The film is to be called “Taliesin,” after Wright’s Prairie-style hillside studio compound in Spring Green, Wisconsin, where the murders took place. It has been written by “Star Trek” and “Human Stain” scribe Nicholas Meyer and will be directed by the Australian Bruce Beresford, whose films include “Breaker Morant,” “Tender Mercies,” and “Driving Miss Daisy.”

“It’s a very good script,” Beresford told the Hollywood Reporter. "It doesn’t cover [Wright’s] whole life, just a small section of it, and it doesn’t whitewash him into some sort of saint. There is a documentary by Ken Burns [and Lynn Novick] that’s quite good, but it’s odd that there’s never been a [fictional] film about him.”

At the time of the killings, Wright was away from Taliesin overseeing the building of the Midway Gardens entertainment facility in the Hyde Park neighborhood of South Side Chicago, a work on which he collaborated with the sculptor Alfonso Iannelli.

The murderer was Julian Carlton, a manservant from Barbados who had been in Wright’s employ for two months. He set fire to a residential wing of Taliesin and when those inside tried to leave through the only exit he killed them with a hatchet. The victims were Mamah and her children John and Martha Cheney, who were around 12 and 9 respectively; Thomas Brunker, the foreman; Emil Brodelle, a draftsman; David Lindblom, a landscape gardener, and Ernest Weston, the son of the carpenter William Weston. Along with the draftsman Herb Fritz, William Weston survived the attack and helped put out the fire that destroyed most of the wing.

Carlton’s wife, Gertrude, who worked at Taliesin as a cook, escaped through the basement. Carlton drank hydrochloric acid in an attempt to kill himself after his murder spree but survived that and a near-lynching. Taken to Dodgeville’s jail, he died of starvation seven weeks later.

Wright’s affair with Mamah, a feminist intellectual, had been a public scandal that nearly derailed his career. His wife Catherine (“Kitty”), with whom he had six children, had met Mamah at a social club, and Wright had designed a house for her husband, Edwin H. Cheney, in Oak Park Illinois. In 1909, Wright, short on commissions and at a creative impasse, had abandoned his practice and left for Europe with Mamah. They traveled to Berlin, where Wright was to begin work on his two-volume Wasmuth Portfolio (published in 1911). He signed them in at the Adlon hotel as “Mr. and Mrs. Frank Lloyd Wright” and a reporter on the spot wired Chicago that Lloyd was keeping company with a woman who was not his wife. One result of this was that Wright did not receive another major commission until he was asked to design Tokyo’s Second Imperial Hotel in 1915.

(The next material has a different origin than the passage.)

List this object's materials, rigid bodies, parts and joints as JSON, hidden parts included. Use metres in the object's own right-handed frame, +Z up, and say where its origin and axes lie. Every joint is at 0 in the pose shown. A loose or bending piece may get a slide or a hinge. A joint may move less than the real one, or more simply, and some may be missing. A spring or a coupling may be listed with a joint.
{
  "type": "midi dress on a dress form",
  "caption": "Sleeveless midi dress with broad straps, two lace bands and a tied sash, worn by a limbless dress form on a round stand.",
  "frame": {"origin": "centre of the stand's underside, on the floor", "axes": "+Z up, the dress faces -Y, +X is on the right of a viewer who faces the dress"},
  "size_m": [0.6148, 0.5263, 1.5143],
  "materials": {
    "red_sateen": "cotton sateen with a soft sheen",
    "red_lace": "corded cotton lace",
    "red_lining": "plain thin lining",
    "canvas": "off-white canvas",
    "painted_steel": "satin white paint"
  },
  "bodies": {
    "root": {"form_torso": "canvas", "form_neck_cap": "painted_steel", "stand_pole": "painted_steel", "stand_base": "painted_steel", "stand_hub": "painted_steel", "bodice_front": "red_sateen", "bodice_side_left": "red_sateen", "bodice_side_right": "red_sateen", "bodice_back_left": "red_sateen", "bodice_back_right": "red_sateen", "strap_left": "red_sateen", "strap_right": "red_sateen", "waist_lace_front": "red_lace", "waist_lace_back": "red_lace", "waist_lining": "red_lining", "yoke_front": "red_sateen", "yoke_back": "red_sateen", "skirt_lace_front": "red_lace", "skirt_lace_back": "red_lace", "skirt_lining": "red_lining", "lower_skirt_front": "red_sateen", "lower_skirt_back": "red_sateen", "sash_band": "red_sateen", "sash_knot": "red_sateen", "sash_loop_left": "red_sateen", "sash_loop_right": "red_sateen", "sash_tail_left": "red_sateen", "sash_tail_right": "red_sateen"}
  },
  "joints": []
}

In 1911, Wright’s mother Anna bought the land for him on which Taliesin was built as a studio home for himself and Mamah. Anna had been born in Wales and the compound was named for the sixth-century Welsh druid-bard. “Literally the Welsh word [Taliesin] means 'shining brow,'” Wright wrote in his autobiography. “This hill on which Taliesin now stands as 'brow' was one of my favorite places when as a boy looking for pasque flowers I went in March sun while snow still streaked the hillsides. When you are on the low hill-crown you are out in mid-air as though swinging in a plane, the Valley and two others dropping away from you leaving the tree-tops standing below all about you."

In 1923, Wright married Maude “Miriam” Noel, but she was a morphine addict and the marriage was short lived. In 1924, he met Olga Lazovich Hinzenburg, a married ballerina 33 years his junior, at the Petrograd Ballet in Chicago. Their daughter Iovanna was born in 1925, the same year a blaze destroyed a bungalow at Taliesin. (Wright proceeded to build “Taliesin III.”) Married in 1928, they remained together until his death in 1959.

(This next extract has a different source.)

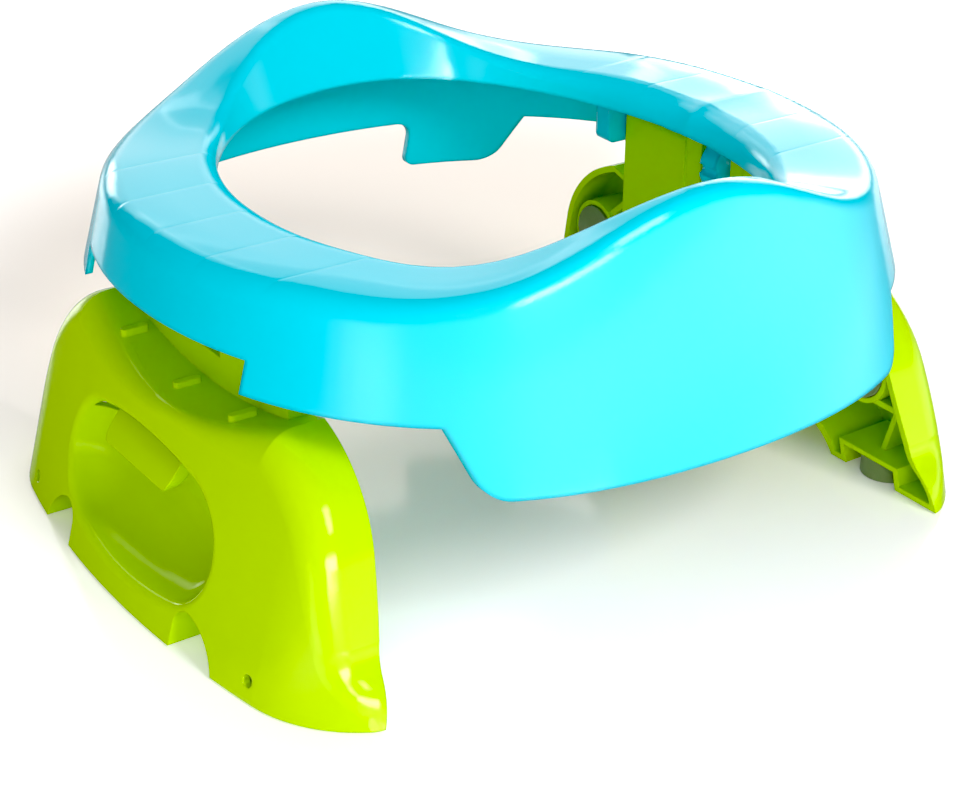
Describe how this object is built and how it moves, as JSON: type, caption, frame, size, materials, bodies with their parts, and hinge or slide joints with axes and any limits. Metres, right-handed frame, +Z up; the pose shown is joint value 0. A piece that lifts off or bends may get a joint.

Wright’s affair with Mamah is the subject of Nancy Horan’s feminist novel “Loving Frank” (2007), while the architect’s turbulent love life is  treated more comprehensively in T. Coraghessan Boyle’s novel “The Women” (2009).

There is no word yet on who will play Wright in the movie, for which financing is being sought. “We have someone in mind, but I can’t tell you yet,” Beresford said.  His current film, the independent family comedy “Peace, Love & Misunderstanding,” starring Jane Fonda, Catherine Keener, and Elizabeth Olsen, is expected to open next year.